Africa’s history speaks to its resilience in the face of difficulty. But there are limits to what resiliency can accomplish when confronting a challenge as complex and all-embracing as climate change. Adaptation is critical but the need to respond at a scale and at a pace commensurate with the challenge cannot be underestimated. And, when it comes to climate change – both in Africa and elsewhere – time is running out.

To meet Africa’s climate change challenges in terms of their immediacy and depth – and to translate African-led climate strategies and policies into tangible results on the ground – we recommend the following actions be taken:

  • Each African country should produce and implement a National Adaptation Plan (NAP) fully integrated into its National Development Plan (NDP) and Nationally Determined Contributions targets (NDC).
  • Each African country should continue to increase financial support for its NAP and to design innovative strategies to encourage adaptation financing and investment from the private sector and international financial institutions.
  • Adaptation actions should be aligned with both mitigation actions and the SDGs to deliver co-benefits (for example, through the Great Green Wall Initiative and efforts to tap the vast potential for solar energy production in northern Africa).

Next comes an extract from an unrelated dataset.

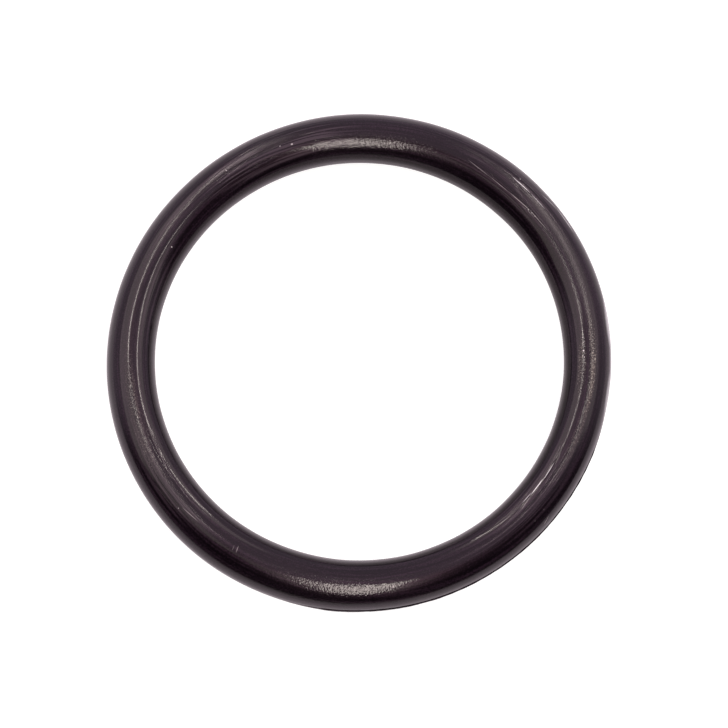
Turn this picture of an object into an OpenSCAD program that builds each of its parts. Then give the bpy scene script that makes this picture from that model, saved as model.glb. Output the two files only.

  • African universities should integrate climate change adaptation and resilience into their curriculum to help prepare students for future “green” jobs. In-person and virtual courses should be developed with this goal in mind.
  • Emerging technologies, including artificial intelligence, climate change data and information systems, digital agriculture, drones and robots should be deployed to help drive collaborative actions that address adaptation, mitigation and the SDGs.
  • African-based and global partners should provide the financial support needed to implement the actions launched by the African Adaptation Acceleration Program (AAAP). The program promises to extend benefits to both the economy and the environment across Africa that will remain in place for generations to come.